▶ Data section:
□ □ □ □
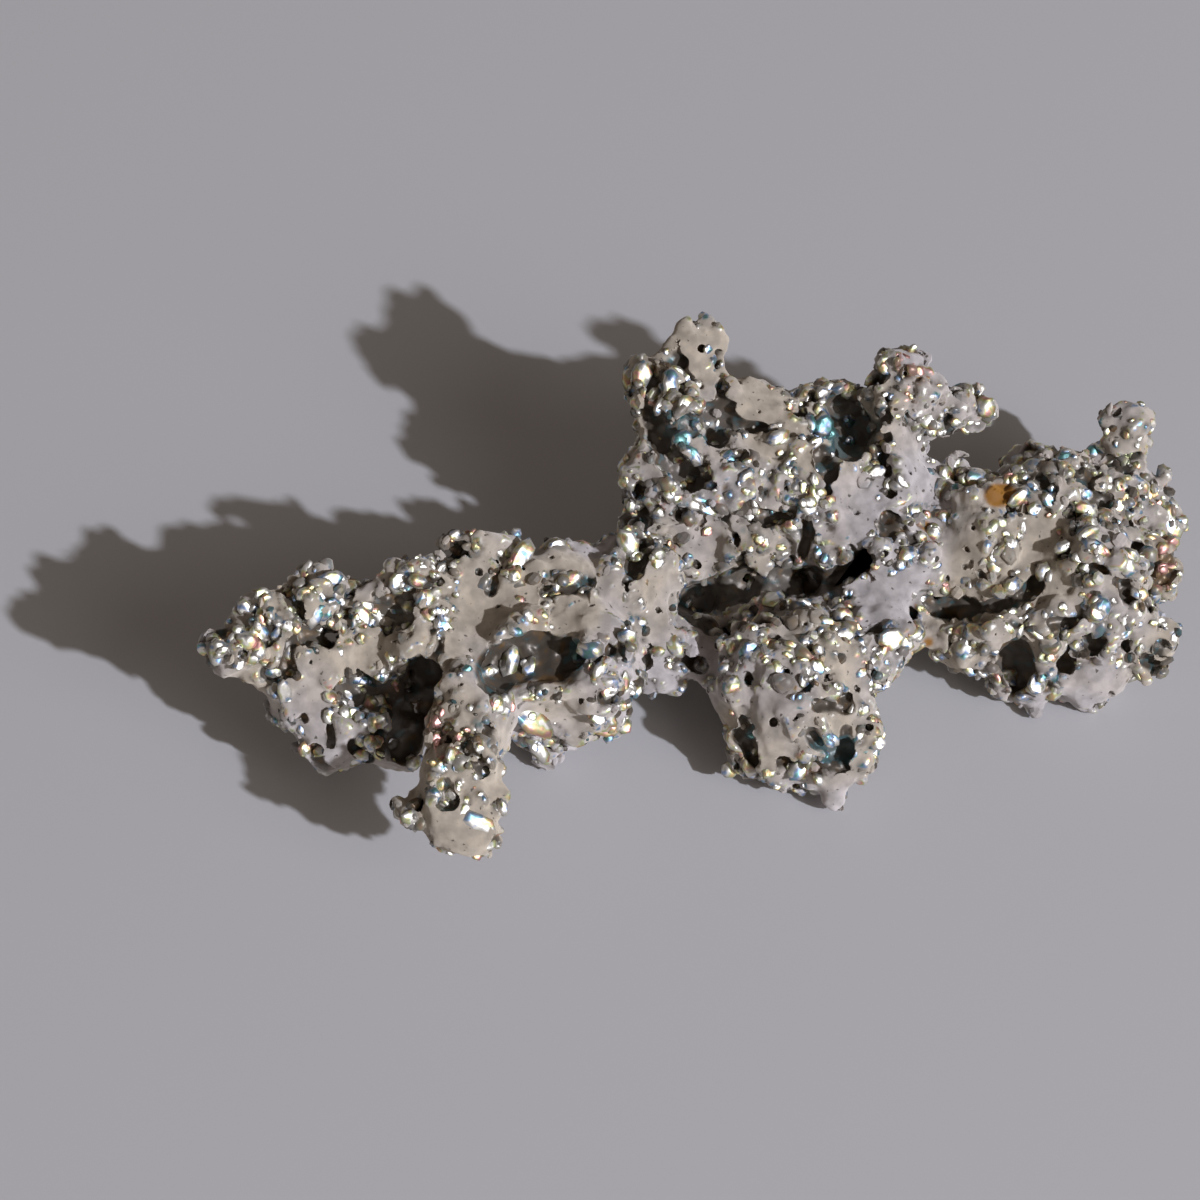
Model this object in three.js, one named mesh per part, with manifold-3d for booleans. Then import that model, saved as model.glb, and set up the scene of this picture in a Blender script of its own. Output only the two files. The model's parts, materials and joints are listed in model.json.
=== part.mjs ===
// A native silver nugget: one spongy, knobbly piece of metal, long and low, that lies on a few
// small worn spots of its underside. A raised arm runs out to the left with a lobe hanging off its
// front, a short tower and a crown stand at the back of the middle, a rounded belly comes forward
// under them, and a broad lobe closes the right end. Deep clefts part the belly from the crown,
// the arm from its front lobe, and split the right lobe.
//
// Millimetres. +X runs along the nugget, +Y from its front to its back, +Z is up. The origin is
// the middle of the bounding box, at the level that the nugget rests on.
import * as THREE from "three";
import { mergeVertices } from "three/addons/utils/BufferGeometryUtils.js";
import Module from "manifold-3d";

const wasm = await Module();
wasm.setup();

// Driving dimensions.
const LENGTH = 21.6; // overall size along X
const KNOBBLE = 0.2; // how far a lump's skin stands in or out, as a share of its radius
const FINE_RADIUS = 1.6; // lumps from this radius up get finer facets
const SLOT_SIDES = 7; // facets round a slot
const SLOT_END_STEPS = 2; // facets from a slot's side to the tip of its round end
const SLAB = 40; // size of the block that trims the underside

// Each lump is [x, y, z, radius], by the limb it belongs to.
const LUMPS = {
  leftArm: [
    [-10.0, -3.75, 3.4, 0.75],
    [-9.05, -2.95, 3.4, 1.0],
    [-8.2, -2.7, 3.5, 0.95],
    [-9.0, -3.75, 2.95, 0.85],
    [-8.05, -3.7, 2.9, 0.85],
    [-8.35, -4.15, 2.2, 0.95],
    [-7.15, -3.95, 2.3, 0.9],
    [-7.75, -4.6, 1.7, 0.95],
    [-6.7, -4.5, 1.7, 1.0],
    [-7.1, -2.35, 3.5, 0.8],
    [-6.1, -2.3, 3.3, 1.2],
    [-4.8, -1.9, 3.4, 1.1],
    [-3.9, -1.8, 3.4, 0.9],
    [-2.9, -1.85, 3.0, 1.25],
    [-1.5, -1.3, 2.9, 1.2],
    [-6.2, -3.2, 2.5, 1.15],
    [-5.3, -3.35, 2.6, 1.4],
    [-3.95, -3.25, 2.5, 1.7],
    [-2.65, -3.3, 2.4, 1.6],
    [-3.2, -3.4, 1.1, 1.2],
    [-0.9, -2.1, 1.9, 1.3],
  ],
  frontLobe: [
    [-4.85, -5.15, 2.9, 1.15],
    [-5.05, -6.5, 2.9, 1.1],
    [-5.2, -7.35, 2.6, 0.95],
    [-4.8, -7.8, 2.4, 0.75],
    [-6.05, -7.3, 2.5, 0.5],
    [-4.45, -6.9, 2.6, 0.6],
  ],
  tower: [
    [-0.2, 0.8, 1.6, 1.7],
    [0.6, 2.3, 1.5, 1.55],
    [0.1, 2.7, 3.2, 1.4],
    [-0.6, 1.0, 3.6, 1.2],
    [0.9, 0.95, 3.3, 1.35],
    [-0.65, 2.15, 4.4, 1.0],
    [-1.05, 2.75, 4.8, 0.7],
    [0.4, 2.3, 4.1, 1.1],
    [-0.2, 3.5, 5.0, 0.75],
    [0.35, 3.7, 5.0, 0.55],
    [1.1, 2.8, 4.0, 0.8],
    [1.85, 2.1, 3.7, 1.1],
  ],
  crown: [
    [1.3, 0.2, 2.6, 1.0],
    [2.4, 0.9, 2.9, 1.6],
    [2.95, 2.45, 3.6, 1.1],
    [3.95, 2.25, 3.8, 1.1],
    [4.25, 2.95, 4.9, 0.65],
    [4.6, 2.65, 4.6, 0.7],
    [5.4, 2.8, 4.0, 0.45],
    [6.05, 2.8, 3.9, 0.35],
    [4.85, 2.3, 3.9, 0.55],
    [4.1, 1.1, 3.0, 1.2],
    [3.7, -0.1, 2.6, 1.3],
  ],
  belly: [
    [1.7, -1.0, 1.0, 1.4],
    [3.1, -1.1, 1.2, 1.2],
    [1.6, -3.1, 1.9, 1.35],
    [2.8, -2.8, 1.9, 1.3],
    [0.95, -3.35, 1.5, 1.0],
    [2.2, -3.75, 1.6, 1.55],
    [1.15, -4.25, 0.9, 0.85],
    [3.15, -4.2, 1.2, 0.95],
    [2.85, -4.95, 0.75, 0.7],
    [2.05, -4.45, 0.8, 0.95],
    [3.9, -2.15, 2.0, 0.9],
  ],
  rightLobe: [
    [4.6, -0.4, 2.2, 1.2],
    [5.4, 1.3, 2.6, 0.85],
    [6.25, 0.2, 2.4, 1.5],
    [7.7, 0.85, 2.4, 1.6],
    [9.0, 1.6, 2.2, 1.2],
    [9.3, 3.75, 1.9, 0.5],
    [9.2, 2.8, 2.0, 0.75],
    [9.75, 1.4, 2.0, 0.8],
    [9.6, -0.05, 1.8, 0.95],
    [8.35, -0.8, 2.0, 1.6],
    [6.7, -1.45, 1.7, 1.4],
    [5.7, -1.75, 1.4, 0.9],
    [7.05, -2.1, 0.95, 1.05],
    [8.5, -2.0, 1.0, 1.15],
    [9.55, -1.75, 1.3, 0.9],
    [7.35, 2.5, 2.3, 0.65],
  ],
};

// Each slot is [start, end, radius] and is cut out of the joined lumps.
const SLOTS = {
  underCrown: [
    [[-0.4, -2.0, 2.6], [1.2, -1.5, 3.1], 0.45],
    [[1.2, -1.5, 3.1], [3.3, -1.2, 3.1], 0.38],
    [[1.7, -1.3, 3.0], [1.6, -0.5, 3.6], 0.32],
  ],
  crownNotch: [[[3.1, 1.3, 4.6], [3.4, 2.2, 4.8], 0.5]],
  armHole: [[[-6.2, -5.0, 2.2], [-5.9, -4.0, 3.1], 0.5]],
  armDish: [[[-3.6, -4.4, 4.0], [-3.0, -4.4, 4.2], 0.9]],
  throughRightLobe: [
    [[5.0, -1.6, 2.4], [6.9, -1.95, 3.0], 0.45],
    [[6.9, -1.95, 3.0], [7.8, -1.5, 3.2], 0.4],
  ],
  rightLobePits: [
    [[6.7, -3.0, 1.6], [7.0, -2.7, 2.2], 0.45],
    [[8.2, -2.1, 3.1], [8.8, -2.35, 2.7], 0.38],
  ],
};

// A number from -1 to 1 that changes smoothly with the direction, differently for each seed.
function knobble(direction, seed) {
  const { x, y, z } = direction;
  return (
    0.5 * Math.sin(3.1 * x + 1.7 * seed) * Math.cos(2.7 * y - seed) +
    0.3 * Math.sin(4.3 * z + 2.3 * seed + 2.0 * x) +
    0.2 * Math.cos(6.1 * y - 1.3 * seed + 3.0 * z)
  );
}

function solidFrom(geometry) {
  geometry.deleteAttribute("normal");
  geometry.deleteAttribute("uv");
  const merged = mergeVertices(geometry, 1e-4);
  return new wasm.Manifold(
    new wasm.Mesh({
      numProp: 3,
      vertProperties: merged.attributes.position.array,
      triVerts: new Uint32Array(merged.index.array),
    }),
  );
}

// An uneven ball of metal.
function lump([x, y, z, radius], seed) {
  const detail = radius >= FINE_RADIUS ? 2 : 1;
  const ball = new THREE.IcosahedronGeometry(1, detail);
  const place = ball.getAttribute("position");
  const point = new THREE.Vector3();
  for (let i = 0; i < place.count; i += 1) {
    point.fromBufferAttribute(place, i).normalize();
    point.multiplyScalar(radius * (1 + KNOBBLE * knobble(point, seed)));
    place.setXYZ(i, point.x, point.y, point.z);
  }
  ball.rotateZ(seed);
  ball.translate(x, y, z);
  return solidFrom(ball);
}

// A round-ended slot cutter between two points.
function slot([start, end, radius]) {
  const from = new THREE.Vector3(...start);
  const to = new THREE.Vector3(...end);
  const along = to.clone().sub(from);
  const cutter = new THREE.CapsuleGeometry(radius, along.length(), SLOT_END_STEPS, SLOT_SIDES);
  const up = new THREE.Vector3(0, 1, 0);
  cutter.applyQuaternion(new THREE.Quaternion().setFromUnitVectors(up, along.normalize()));
  const middle = from.add(to).multiplyScalar(0.5);
  cutter.translate(middle.x, middle.y, middle.z);
  return solidFrom(cutter);
}

function joined(groups, make) {
  return wasm.Manifold.union(Object.values(groups).flat().map(make));
}

// The outer skin only: pockets sealed between lumps are filled.
function outerSkin(solid) {
  const shells = solid.decompose();
  return shells.reduce((best, shell) => (shell.volume() > best.volume() ? shell : best));
}

function geometryOf(solid) {
  const { numProp, vertProperties, triVerts } = solid.getMesh();
  const vertices = new Float32Array((vertProperties.length / numProp) * 3);
  for (let i = 0; i < vertices.length / 3; i += 1) {
    vertices.set(vertProperties.subarray(i * numProp, i * numProp + 3), i * 3);
  }
  const geometry = new THREE.BufferGeometry();
  geometry.setAttribute("position", new THREE.BufferAttribute(vertices, 3));
  geometry.setIndex(new THREE.BufferAttribute(new Uint32Array(triVerts), 1));
  return geometry;
}

const belowFloor = solidFrom(new THREE.BoxGeometry(SLAB, SLAB, SLAB).translate(0, 0, -SLAB / 2));
const body = joined(LUMPS, lump).subtract(joined(SLOTS, slot)).subtract(belowFloor);
const skin = geometryOf(outerSkin(body));

skin.computeBoundingBox();
const middle = skin.boundingBox.getCenter(new THREE.Vector3());
const scale = LENGTH / (skin.boundingBox.max.x - skin.boundingBox.min.x);
skin.translate(-middle.x, -middle.y, -skin.boundingBox.min.z);
skin.scale(scale, scale, scale);
skin.computeVertexNormals();

const silver = new THREE.MeshStandardMaterial({ color: 0xf2efe8, roughness: 0.16, metalness: 1.0 });
const nugget = new THREE.Mesh(skin, silver);
nugget.name = "silver_nugget";

const part = new THREE.Group();
part.add(nugget);

export default part;
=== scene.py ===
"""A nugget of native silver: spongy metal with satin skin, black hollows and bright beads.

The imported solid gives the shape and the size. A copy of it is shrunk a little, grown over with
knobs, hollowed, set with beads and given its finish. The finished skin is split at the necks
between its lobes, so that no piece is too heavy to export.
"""
import json
import logging
import math
from collections.abc import Iterator
from contextlib import contextmanager
from dataclasses import dataclass, field
from enum import Enum

import bpy
import numpy as np
from mathutils import Matrix, Vector
from mathutils.bvhtree import BVHTree
from mathutils.kdtree import KDTree

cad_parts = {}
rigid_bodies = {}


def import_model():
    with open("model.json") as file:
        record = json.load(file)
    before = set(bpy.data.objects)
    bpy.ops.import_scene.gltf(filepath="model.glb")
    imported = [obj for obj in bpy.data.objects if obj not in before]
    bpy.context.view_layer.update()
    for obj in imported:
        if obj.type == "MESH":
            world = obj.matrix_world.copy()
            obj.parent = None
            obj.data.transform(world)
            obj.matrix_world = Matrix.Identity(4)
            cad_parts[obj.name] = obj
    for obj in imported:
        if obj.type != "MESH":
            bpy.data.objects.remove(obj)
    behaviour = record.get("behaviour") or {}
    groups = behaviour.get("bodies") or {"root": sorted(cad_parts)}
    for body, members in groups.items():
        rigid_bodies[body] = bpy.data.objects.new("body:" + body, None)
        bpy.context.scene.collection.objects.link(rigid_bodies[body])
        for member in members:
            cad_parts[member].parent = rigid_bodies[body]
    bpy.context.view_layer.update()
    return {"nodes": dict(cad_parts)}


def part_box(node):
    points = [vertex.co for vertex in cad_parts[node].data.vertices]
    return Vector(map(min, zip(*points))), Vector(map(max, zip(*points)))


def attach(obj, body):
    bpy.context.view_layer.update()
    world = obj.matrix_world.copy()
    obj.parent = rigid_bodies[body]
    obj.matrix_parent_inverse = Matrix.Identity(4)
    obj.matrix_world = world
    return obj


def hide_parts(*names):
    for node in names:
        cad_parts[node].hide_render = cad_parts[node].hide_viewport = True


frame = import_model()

NODE = "silver_nugget"
MM = 0.001
SEED = 20
# The way the nugget's hollows open: 50 degrees up from the front, where the camera stands.
OPEN_SIDE = (0.0, -0.643, 0.766)
# Half way between the open side and the key light: a flat face turned this way throws its light back.
BRIGHT_SIDE = (0.336, -0.641, 0.690)
log = logging.getLogger(NODE)


def foot_of(node: str) -> tuple[float, float, float]:
    """Return the middle of the underside of a node's box, in mm."""
    low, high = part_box(node)
    return (low[0] + high[0]) / 2 / MM, (low[1] + high[1]) / 2 / MM, low[2] / MM


FOOT = foot_of(NODE)

Array = np.ndarray
Mesh = bpy.types.Mesh
Pair = tuple[float, float]
Piece = bpy.types.Object
Point = tuple[float, float, float]
Stops = tuple[tuple[float, str], ...]


# ---------------- small tools

def linear(code: str) -> tuple[float, float, float, float]:
    """Turn an sRGB hex colour to linear red, green, blue and an alpha of one."""
    parts = [int(code[i:i + 2], 16) / 255 for i in (0, 2, 4)]
    return (*(c / 12.92 if c <= 0.04045 else ((c + 0.055) / 1.055) ** 2.4 for c in parts), 1.0)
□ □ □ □
▶ Requirement:
Print, unaltered, every line from the beginning of the material down to the line with "const SLAB = 40;".

▶ Task output:
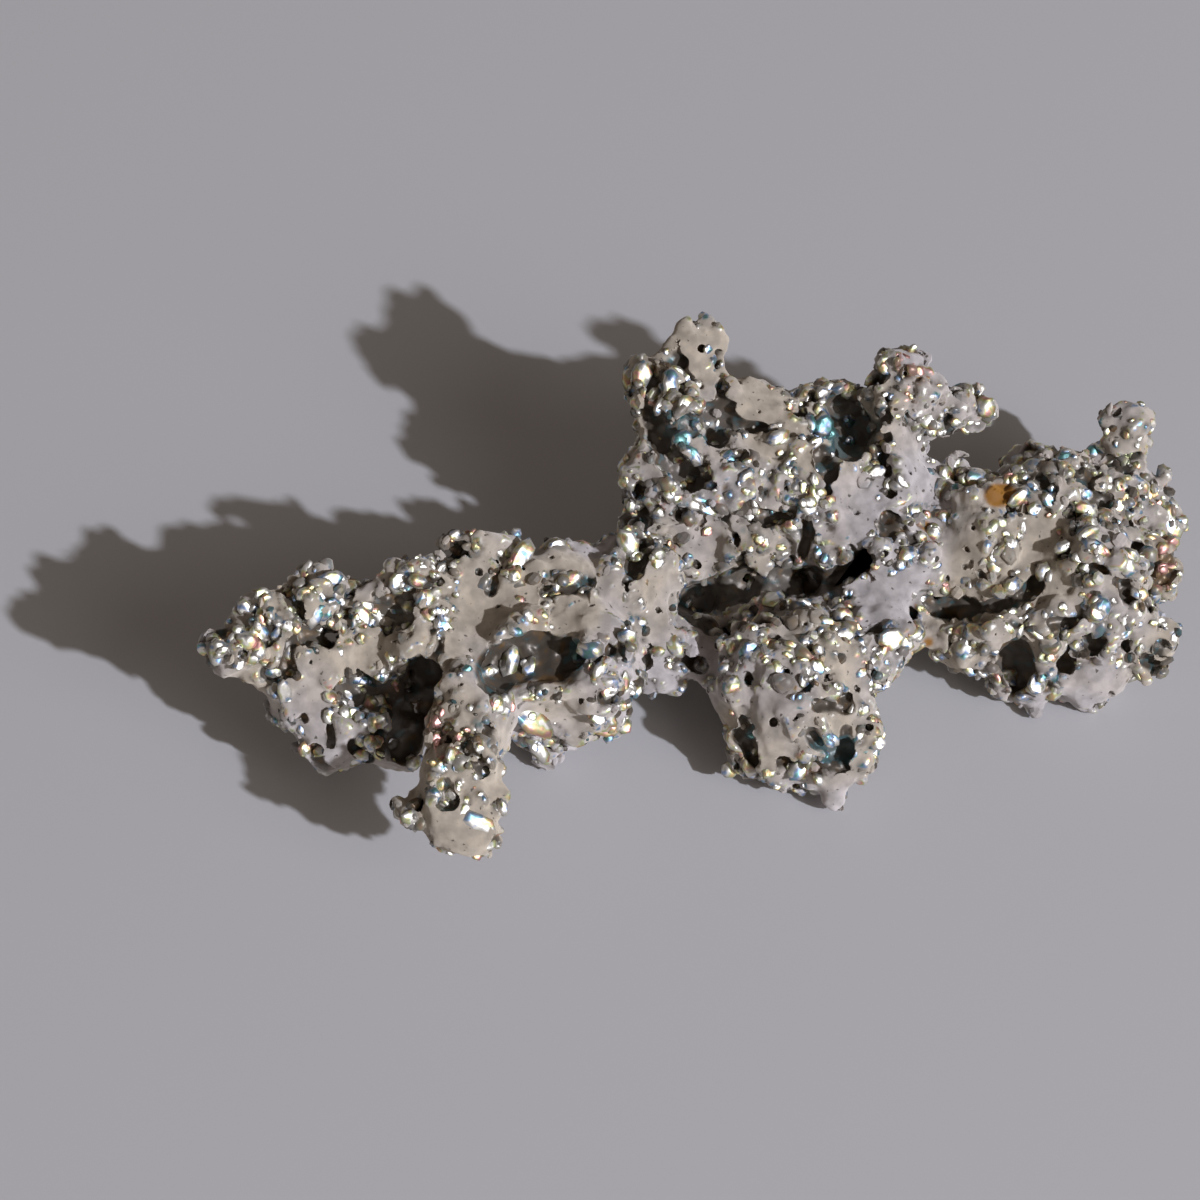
Model this object in three.js, one named mesh per part, with manifold-3d for booleans. Then import that model, saved as model.glb, and set up the scene of this picture in a Blender script of its own. Output only the two files. The model's parts, materials and joints are listed in model.json.
=== part.mjs ===
// A native silver nugget: one spongy, knobbly piece of metal, long and low, that lies on a few
// small worn spots of its underside. A raised arm runs out to the left with a lobe hanging off its
// front, a short tower and a crown stand at the back of the middle, a rounded belly comes forward
// under them, and a broad lobe closes the right end. Deep clefts part the belly from the crown,
// the arm from its front lobe, and split the right lobe.
//
// Millimetres. +X runs along the nugget, +Y from its front to its back, +Z is up. The origin is
// the middle of the bounding box, at the level that the nugget rests on.
import * as THREE from "three";
import { mergeVertices } from "three/addons/utils/BufferGeometryUtils.js";
import Module from "manifold-3d";

const wasm = await Module();
wasm.setup();

// Driving dimensions.
const LENGTH = 21.6; // overall size along X
const KNOBBLE = 0.2; // how far a lump's skin stands in or out, as a share of its radius
const FINE_RADIUS = 1.6; // lumps from this radius up get finer facets
const SLOT_SIDES = 7; // facets round a slot
const SLOT_END_STEPS = 2; // facets from a slot's side to the tip of its round end
const SLAB = 40; // size of the block that trims the underside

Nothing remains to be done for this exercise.